Production began in 2014, overseen by “Soul Searcher” director Sean McNamara, but the result languished in limbo for eight years before quietly opening earlier this year — so quietly that it wasn’t until “The King’s Daughter” hit home video that its release even registered on our radar. Among the movie’s many mysteries, that explains how William Hurt, who died in March, happens to be looking so healthy as Père Lachaise, the king’s personal confessor — and the loosely reimagined real-life figure for whom the famous Paris cemetery is named.

The film is hardly short on talent. It was co-written by James Schamus, the former Focus exec and “Brokeback Mountain” screenwriter. Rachel Griffiths appears for a fleeting moment, practically all that remains of a subplot about Marie-Josèphe’s past. To fill in such holes, Julie Andrews was brought in to narrate — likely a post-“Bridgerton” decision used to smooth over the final edit. The movie concludes with an original song by Sia, “Alive” (which fans first heard back in 2020), and the unbelievably optimistic line, “The End … is just the beginning.” The final scene, which takes place at Atlantis, suggests enticing new threads that might have been explored in subsequent films.

Thus, “The King’s Daughter” joins a long line of 21st-century YA fantasy one-offs that were intended to spawn franchises but failed to launch — a roster that includes “The Golden Compass,” “Eragon” and the aptly named “The Last Airbender” and “Ender’s Game.” Who’s to say what happened exactly? In what looks like the equivalent of a star being “canceled,” the Sino-American project’s Chinese backers lost faith when Fan Bingbing, who plays the mermaid, found herself at the center of a massive tax scandal.

It would have been easy enough to reshoot her scenes, which are disappointingly thin in their current form. Rendered thus, the CG mermaid’s curiously inexpressive face makes her difficult to identify with. For the story of this misunderstood creature to engage, the way “Splash” or “The Shape of Water” did, she really ought to be a more prominent character, but only Marie-Josèphe can understand her. Meanwhile, among the male cast members, two vaguely villainous young men look rather too much alike to distinguish at times: Sacrificing the mermaid is presented as a scientific folly, suggested by Dr. Labarthe (Pablo Schreiber), while a not-dissimilar dandy named Lintillac (Ben Lloyd-Hughes) angles for Marie-Josèphe’s hand in marriage. Through it all, Père Lachaise takes the young woman’s side, which is curious, considering that McIntyre’s novel had her acting in defiance of the Vatican.
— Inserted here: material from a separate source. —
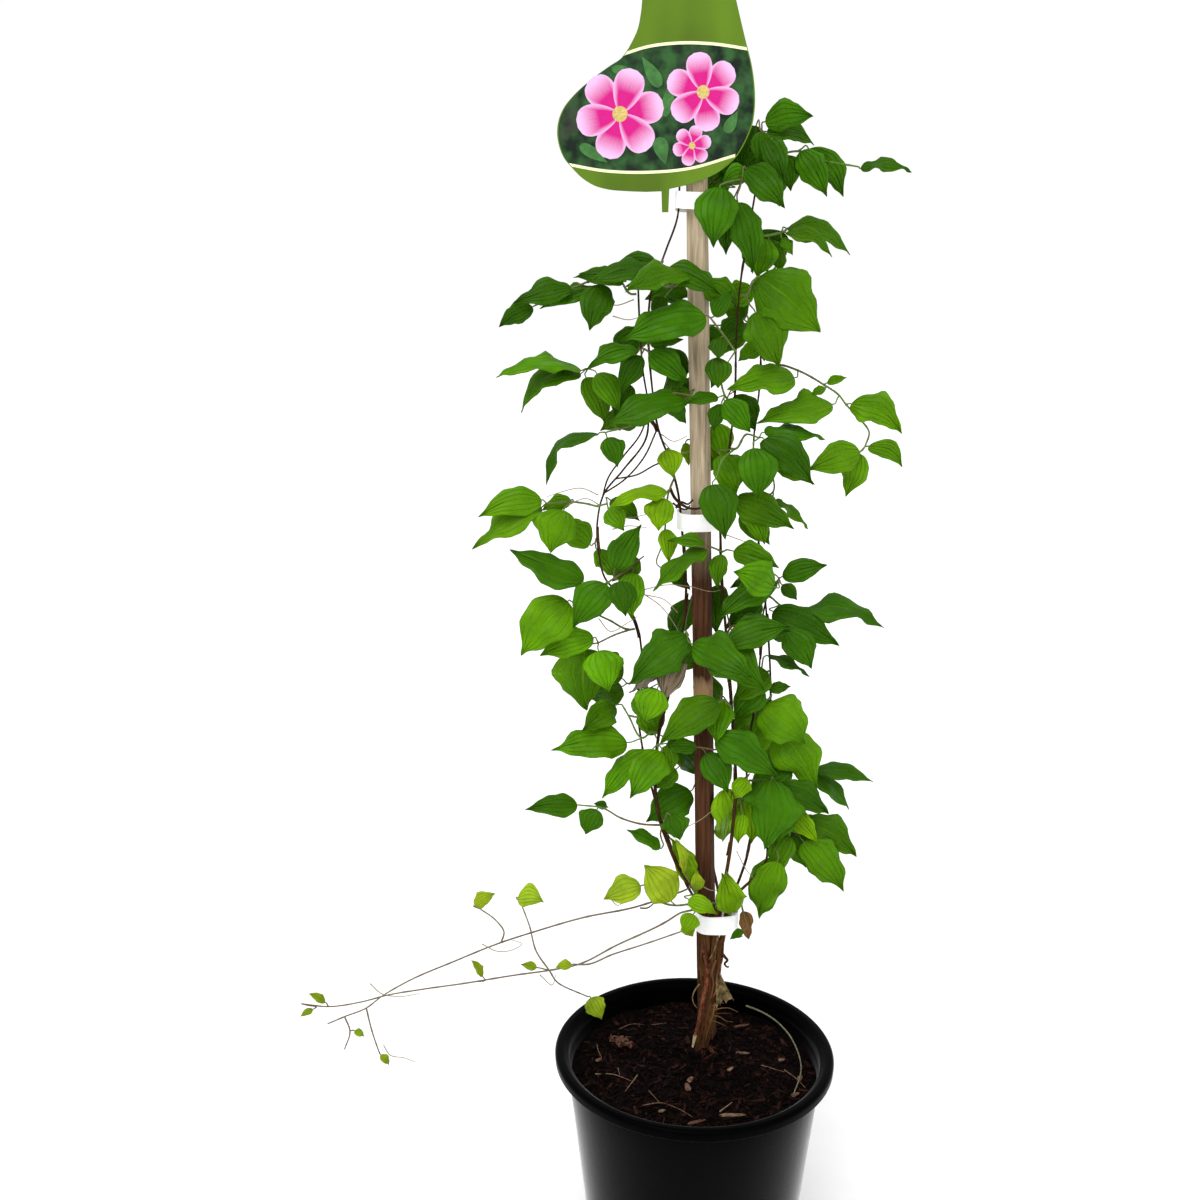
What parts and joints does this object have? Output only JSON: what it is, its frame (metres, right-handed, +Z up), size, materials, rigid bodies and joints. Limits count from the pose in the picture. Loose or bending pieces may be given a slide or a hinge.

Although it’s only just reaching the screen, “The King’s Daughter” predates the “Versailles” series, but owes an obvious debt to Sofia Coppola’s “Marie Antoinette” in the way it presents the castle as a meeting place of fashionable English-speaking elites. The film is perhaps better suited to young audiences, who will appreciate scenes in which Marie-Josèphe draws inspiration from the mermaid’s song to compose a cantata. Dad has other plans, but she has eyes only for Yves De La Croix (Benjamin Walker), the sea captain who caught the mermaid and now her heart. It was on this film that Scodelario met Walker. The couple are now married, which suggests there’s a “happily ever after” to be found somewhere in this froufrou film maudit.